Pull your socks up and replace the inadequate (and often just sheer ridiculous) readings. We know its a free servuce but thee's no need to allow for the verbal bludgeoning of the world"s literary masterpieces. Remove badly performed work and provide us with ,at t he very least, that which is coherent and not an affront to the ear!

great book, lousy reading

(1 stars)

This is an amazing book, and deserves better treatment. Some readers were great, but some were totally incomprehensible. please.... one reader to a story.

The Scarlet Letter

(3 stars)

Well, I had to read this book for school and even though I didn't enjoy it that much it taught me something. So for that, and that alone, it gets 3 stars and it get to be recommended.

(1 stars)

this is not the platform for practicing your 2nd language. honestly I think it's an insult to the author. I'm certain these legendary authors deserve the best narration. I wouldnt complain if I wasn't listening to an English version.the 3rd reader is impossible to understand.

the prior reviews did not scare me off, & I am very thankful.

(5 stars)

Not scared off by prior reviews, & so thankful! I live near one of the largest cities in U.S. made up of people from many, many peoples across the world.
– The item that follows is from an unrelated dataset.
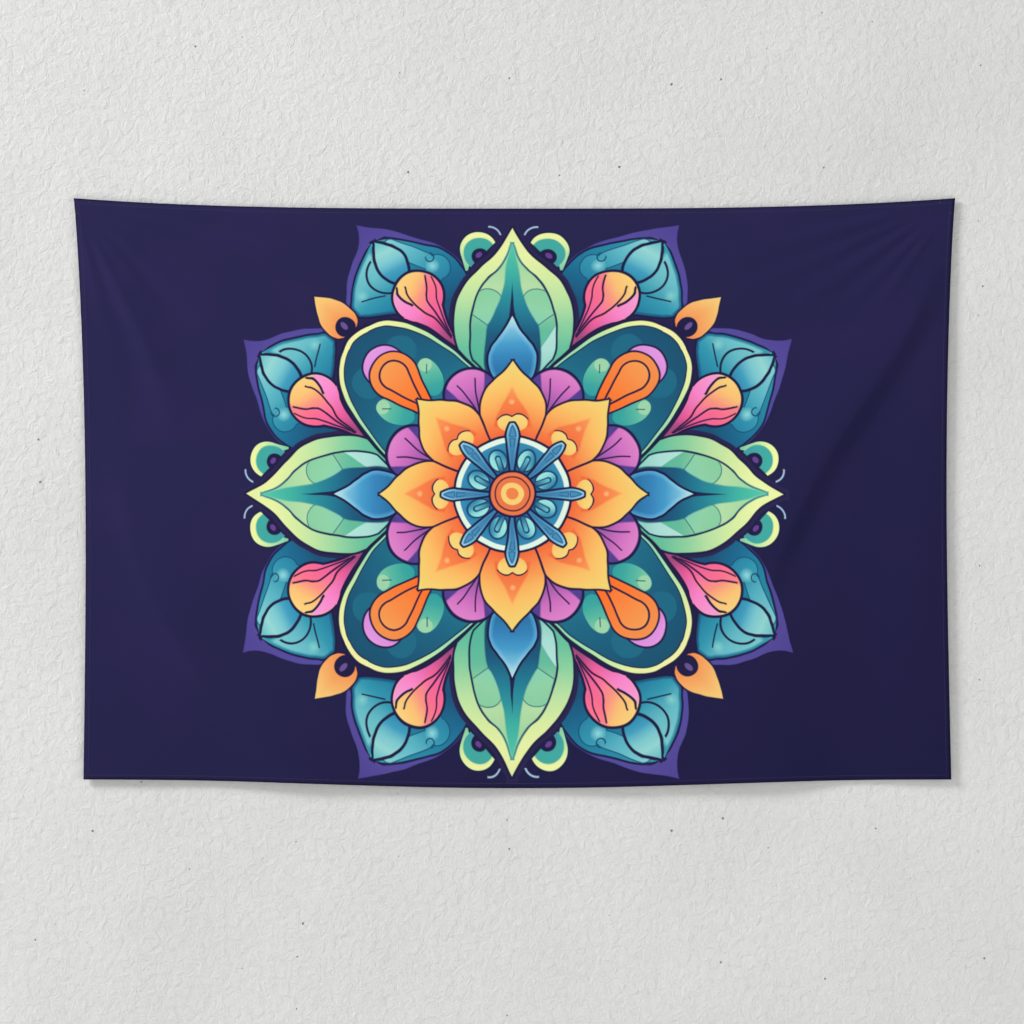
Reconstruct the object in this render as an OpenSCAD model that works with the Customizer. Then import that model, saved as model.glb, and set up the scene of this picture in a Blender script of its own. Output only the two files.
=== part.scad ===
// Printed cloth wall hanging, held flat on a wall by its two top corners.
// Millimetres, +Z up, +X to the right, the printed side faces -Y and the wall's face is the plane y = 0.
// The origin lies midway between the two wall pins, on the wall's face.

/* [Cloth] */
// Width between the bottom corners
cloth_w = 1500; // [900:10:2300]
// Height from a top corner to the bottom corner below it
cloth_h = 1005; // [600:5:1600]
// Thickness of the printed cloth
cloth_t = 0.6; // [0.4:0.1:1.2]

/* [Hang] */
// How far each top corner is drawn out past the bottom corner
corner_flare = 12; // [0:1:30]
// How far the sides pull in between their corners
waist = 12; // [0:1:25]
// How far the middle of the top edge sags below the top corners
sag_top = 18; // [0:1:40]
// How far the middle of the bottom edge hangs below the bottom corners
sag_bottom = 15; // [0:1:40]

/* [Hems] */
// Width of the turned hems
hem_w = 10; // [6:0.5:13]
// Thickness of a hem's folded layers behind the cloth
hem_t = 1.5; // [0.8:0.1:2.4]
// Distance from a hem's inner edge to the middle of its stitching
stitch_in = 2; // [1:0.25:3]
// Width of a row of stitches
stitch_w = 0.8; // [0.5:0.1:1.2]
// How far stitches stand proud of the cloth
stitch_t = 0.3; // [0.2:0.05:0.5]

/* [Corner loops] */
// Width of the tape
tape_w = 8; // [5:0.5:11]
// Thickness of the tape
tape_t = 0.8; // [0.5:0.1:1.4]
// Angle between either leg of a loop and the line from its bend to the pin
loop_half_angle = 66; // [60:1:72]
// Width of the bar tacks
tack_w = 1.6; // [1:0.1:2]

/* [Wall pins] */
// Diameter of a pin's shank, inside the wall
pin_d = 2; // [1.4:0.1:2.4]
// Diameter of the peg that stands out of the wall and stops against it
peg_d = 3; // [2.6:0.1:4]
// Length of a pin inside the wall
pin_grip = 25; // [15:1:40]
// Distance of a pin from the cloth's top edge and from its side edge
pin_in = 17; // [16:0.5:22]
// Gap between the wall and the tape
wall_gap = 3; // [2:0.5:6]
// Room between a peg and the tape that hangs on it
pin_fit = 0.3; // [0.2:0.05:0.6]

/* [Hidden] */

// Depths of the layers, counted from the wall's face towards the viewer
tape_back = wall_gap;
tape_front = tape_back + tape_t;
hem_back = tape_front + stitch_t;
panel_back = hem_back + hem_t;
panel_front = panel_back + cloth_t;
pin_out = (tape_front + panel_back) / 2;

// Hung outline: powers that set how sharply each edge curves
top_power = 3.2;
bottom_power = 2.4;
side_power = 0.8;
edge_steps = 32;
top_half = cloth_w / 2 + corner_flare;
top_z = pin_in;

// Stitching rows, as distances from the cloth's edge
row_from = hem_w - stitch_in - stitch_w / 2;
row_to = row_from + stitch_w;

// Loops: the pin sits in the inner corner of the bend, and each leg ends on the middle of a hem
bend_to_pin = (tape_w / 2 + peg_d / 2 + pin_fit) / sin(loop_half_angle);
bend_in = pin_in - bend_to_pin * cos(45);
leg_rise = loop_half_angle - 45;
reach = 2 * pin_in;
top_slope = (top_z - top_edge(1 - reach / top_half, 0)) / reach;
side_slope = (top_half - half_w(reach / cloth_h)) / reach;
foot_d = min(tape_w / 2, 2 * (row_from - hem_w / 2) - 2);

// A bar tack crosses the tape and stays clear of the hem's edge and its stitching
tack_room = 2.4;
tack_len = 2 * (row_from - hem_w / 2) - tack_room;

// Pins
pin_x = top_half - pin_in;
point_len = 3;
point_d = 0.4;

// Half the cloth's width, a share s of the way down its sides
function half_w(s) = top_half - corner_flare * s - waist * sin(180 * pow(s, side_power));

// Height of the top edge, drop below it, at a share t of the half width
function top_edge(t, drop) = top_z - sag_top * (1 - pow(abs(t), top_power)) - drop;

// Height of the bottom edge, lift above it, at a share t of the half width
function bottom_edge(t, lift) = top_z - cloth_h - sag_bottom * pow(cos(90 * t), bottom_power) + lift;

// Length of a loop's leg that ends on the middle of a hem whose edge falls away at a slope
function leg_for(slope) = (bend_in * (1 - slope) - hem_w / 2) / (sin(leg_rise) + slope * cos(leg_rise));

function shares(a, b) = [for (i = [0:edge_steps]) a + (b - a) * i / edge_steps];

function top_line(drop) = [
  for (t = shares(-1, 1)) [t * half_w(drop / cloth_h), top_edge(t, drop)]
];

function bottom_line(lift) = [
  for (t = shares(1, -1)) [t * half_w(1 - lift / cloth_h), bottom_edge(t, lift)]
];

function side_line(side, inset) = [
  for (s = shares(0, 1)) [side * (half_w(s) - inset), top_z - cloth_h * s]
];

function backwards(line) = [for (i = [len(line) - 1:-1:0]) line[i]];

// A flat shape in the plane of the cloth, from one depth to a deeper one
module layer(from, to) {
  translate([0, -from, 0])
    rotate([90, 0, 0])
      linear_extrude(to - from)
        children();
}

module outline() {
  polygon(concat(
    top_line(0),
    side_line(1, 0),
    bottom_line(0),
    backwards(side_line(-1, 0))
  ));
}

module top_band(from, to) {
  polygon(concat(top_line(from), backwards(top_line(to))));
}

module bottom_band(from, to) {
  polygon(concat(bottom_line(from), backwards(bottom_line(to))));
}

// A band along one side that stops at the inner edges of the top and bottom bands
module side_band(side, from, to) {
  difference() {
    polygon(concat(side_line(side, from), backwards(side_line(side, to))));
    translate([-cloth_w, 0])
      square([2 * cloth_w, cloth_h]);
    top_cut(to);
    bottom_cut(to);
  }
}

// Everything higher than a distance below the top edge
module top_cut(drop) {
  polygon(concat(
    [[-cloth_w, top_z + cloth_h], [-cloth_w, top_edge(1, drop)]],
    top_line(drop),
    [[cloth_w, top_edge(1, drop)], [cloth_w, top_z + cloth_h]]
  ));
}

// Everything lower than a distance above the bottom edge
module bottom_cut(lift) {
  polygon(concat(
    [[cloth_w, top_z - 2 * cloth_h], [cloth_w, bottom_edge(1, lift)]],
    bottom_line(lift),
    [[-cloth_w, bottom_edge(1, lift)], [-cloth_w, top_z - 2 * cloth_h]]
  ));
}

// Each row shows on the back of the hem and on the printed side
module both_faces() {
  layer(tape_front, hem_back) children();
  layer(panel_front, panel_front + stitch_t) children();
}

module printed_panel() {
  color("#26234c")
    layer(panel_back, panel_front)
      outline();
}

module hem_top() {
  color("#26234c")
    layer(hem_back, panel_back)
      top_band(0, hem_w);
}

module hem_bottom() {
  color("#26234c")
    layer(hem_back, panel_back)
      bottom_band(0, hem_w);
}

module hem_side(side) {
  color("#26234c")
    layer(hem_back, panel_back)
      side_band(side, 0, hem_w);
}

module hem_stitching_top() {
  color("#1b1838")
    both_faces()
      top_band(row_from, row_to);
}

module hem_stitching_bottom() {
  color("#1b1838")
    both_faces()
      bottom_band(row_from, row_to);
}

module hem_stitching_side(side) {
  color("#1b1838")
    both_faces()
      side_band(side, row_from, row_to);
}

// The place of a loop's bend
module at_bend(side) {
  translate([side * (top_half - bend_in), top_z - bend_in])
    mirror([side > 0 ? 1 : 0, 0])
      children();
}

// Once for the leg along the top hem and once, mirrored, for the leg along the side hem
module both_legs() {
  let ($leg = leg_for(top_slope))
    children();
  mirror([1, 1])
    let ($leg = leg_for(side_slope))
      children();
}

module corner_loop(side) {
  color("#ece9e0") {
    layer(tape_back, tape_front)
      at_bend(side) {
        circle(d = tape_w, $fn = 48);
        both_legs()
          rotate(leg_rise)
            translate([0, -tape_w / 2])
              square([$leg, tape_w]);
        both_legs()
          rotate(leg_rise)
            translate([$leg, 0])
              circle(d = tape_w, $fn = 48);
      }
    layer(tape_front, hem_back)
      at_bend(side)
        both_legs()
          rotate(leg_rise)
            translate([$leg, 0])
              circle(d = foot_d, $fn = 48);
  }
}

module loop_tacks(side) {
  color("#1b1838")
    for (depth = [tape_back - stitch_t, panel_front])
      layer(depth, depth + stitch_t)
        at_bend(side)
          both_legs()
            rotate(leg_rise)
              translate([$leg - tack_w / 2, -tack_len / 2])
                square([tack_w, tack_len]);
}

// Point, shank and peg on one axis, square to the wall
module wall_pin(side) {
  color("#b9bcc2")
    translate([side * pin_x, pin_grip, 0])
      rotate([90, 0, 0]) {
        cylinder(h = point_len, d1 = point_d, d2 = pin_d, $fn = 48);
        translate([0, 0, point_len])
          cylinder(h = pin_grip - point_len, d = pin_d, $fn = 48);
        translate([0, 0, pin_grip])
          cylinder(h = pin_out, d = peg_d, $fn = 48);
      }
}

printed_panel();
hem_top();
hem_bottom();
hem_side(-1);  // hem_left
hem_side(1);  // hem_right
hem_stitching_top();
hem_stitching_bottom();
hem_stitching_side(-1);  // hem_stitching_left
hem_stitching_side(1);  // hem_stitching_right
corner_loop(-1);  // corner_loop_left
corner_loop(1);  // corner_loop_right
loop_tacks(-1);  // loop_tacks_left
loop_tacks(1);  // loop_tacks_right
wall_pin(-1);  // wall_pin_left
wall_pin(1);  // wall_pin_right
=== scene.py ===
import math

import bpy
import numpy as np
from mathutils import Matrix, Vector


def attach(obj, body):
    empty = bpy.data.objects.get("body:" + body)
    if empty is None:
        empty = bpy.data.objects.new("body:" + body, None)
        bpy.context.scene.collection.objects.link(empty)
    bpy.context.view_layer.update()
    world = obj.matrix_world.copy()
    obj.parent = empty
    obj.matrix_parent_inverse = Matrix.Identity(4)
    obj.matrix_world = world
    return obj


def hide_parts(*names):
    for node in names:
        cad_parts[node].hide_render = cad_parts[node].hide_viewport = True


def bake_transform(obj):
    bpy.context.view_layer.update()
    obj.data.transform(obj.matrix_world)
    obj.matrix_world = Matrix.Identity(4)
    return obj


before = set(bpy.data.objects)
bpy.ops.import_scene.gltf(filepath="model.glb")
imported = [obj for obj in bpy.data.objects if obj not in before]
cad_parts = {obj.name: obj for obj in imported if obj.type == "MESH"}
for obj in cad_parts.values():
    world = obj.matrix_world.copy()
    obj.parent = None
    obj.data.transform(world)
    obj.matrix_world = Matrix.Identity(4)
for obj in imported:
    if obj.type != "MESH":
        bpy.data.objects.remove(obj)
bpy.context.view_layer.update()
print("frame loaded")

# All lengths are metres. The wall's face is y = 0, the printed side faces -Y, and the two pins stand at z = 0.

hanging = {
    "flatWide": 1.5,
    "flatHigh": 1.0,
    "topHalf": 0.762,  # half the top edge between its drawn-out corners
    "topHeight": 0.017,  # height of the top corners over the pins
    "sideHigh": 1.005,
    "flare": 0.012,  # how far the top corners stand out past the bottom ones
    "waist": 0.012,
    "sagTop": 0.018,
    "sagBottom": 0.015,
    "drift": 0.005,  # the lower edge hangs a little to the right
    "clothBack": 0.0056,  # depths from the wall's face
    "clothFront": 0.0062,
    "hemBack": 0.0041,
    "tapeBack": 0.003,
    "tapeFront": 0.0038,
}

# Long folds: the line of the crest as (height, x), its rise, and how wide it is to its left and to its right
longFolds = [
    {"crest": [(0.0, 0.757), (-0.133, 0.716), (-0.211, 0.676), (-0.306, 0.622), (-0.393, 0.553), (-0.496, 0.500), (-0.600, 0.450), (-0.760, 0.400)],
     "rise": 0.0095, "left": 0.085, "right": 0.024, "starts": -0.03, "full": -0.24, "fades": -0.47, "ends": -0.78},
    {"crest": [(0.0, -0.752), (-0.133, -0.722), (-0.300, -0.703), (-0.496, -0.676), (-0.643, -0.638), (-0.755, -0.578), (-0.876, -0.482), (-0.954, -0.396), (-1.0, -0.34)],
     "rise": 0.0062, "left": 0.026, "right": 0.095, "starts": -0.30, "full": -0.74, "fades": -0.88, "ends": -1.02},
    {"crest": [(0.0, 0.760), (-0.20, 0.735), (-0.45, 0.705), (-0.75, 0.690), (-1.0, 0.690)],
     "rise": 0.0035, "left": 0.05, "right": 0.045, "starts": -0.04, "full": -0.35, "fades": -0.6, "ends": -1.1},
    {"crest": [(0.0, -0.755), (-0.11, -0.690), (-0.22, -0.640), (-0.36, -0.595), (-0.50, -0.565)],
     "rise": 0.0045, "left": 0.020, "right": 0.034, "starts": -0.03, "full": -0.15, "fades": -0.24, "ends": -0.46},
    {"crest": [(0.0, 0.25), (-0.55, 0.40), (-0.80, 0.43), (-1.02, 0.44)],
     "rise": 0.006, "left": 0.16, "right": 0.10, "starts": -0.55, "full": -0.9, "fades": -1.1, "ends": -1.3},
]

# Short folds that fan out of a top corner: degrees below the level, how wide in degrees, rise, and how far out they fade
cornerFans = {
    -1: [(7, 3.5, 0.0016, 0.34), (17, 4, 0.0030, 0.30), (29, 4, 0.0034, 0.26), (41, 4.5, 0.0042, 0.30), (53, 3.5, 0.0030, 0.20), (64, 3.5, 0.0034, 0.26), (76, 4, 0.0030, 0.24)],
    1: [(6, 3, 0.0018, 0.36), (15, 3.5, 0.0036, 0.34), (24, 3, 0.0034, 0.30), (34, 3.5, 0.0040, 0.30), (45, 3.5, 0.0036, 0.24), (55, 3, 0.0034, 0.20)],
}


def smooth(value, start, end):
    share = np.clip((value - start) / (end - start), 0.0, 1.0)
    return share * share * (3 - 2 * share)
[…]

Do not critsize readings by someone reading in English-as-a-2nd language, unless you also speak at least 2 languages & do so fluently, as tested in a county were 2nd language is primary. I did listen to Chapter 3 numerous times, and was rewarded with further understanding of narrators speech, which will benefit me in speaking with my neighbors. Then I discovered her interpretation of the classic quite enjoyable & enlightening. The woman thought to speak gruffly reminded me of story time with my grandmother, who never smoked, but put in countless hours teaching children in rural communities in dust bowl country. All the grandmother's sounded like her! Perhaps, Librovox, you can add to "Todo" list a reading easy to understood by persons listening to improve their own English-as-a-2nd-language, or listening for the wonderful flow of the original language.

A hodgepodge of terrible readings

(0.5 stars)

I get that it's free. I get that English is a second or third language for some. What I fail to grasp is how someone can be published unintelligibly, or how one can sputter and trip over so many words, and be too lazy to go back and fix their damage. Some readers were great, but unfortunately lose their value to horrible coreaders.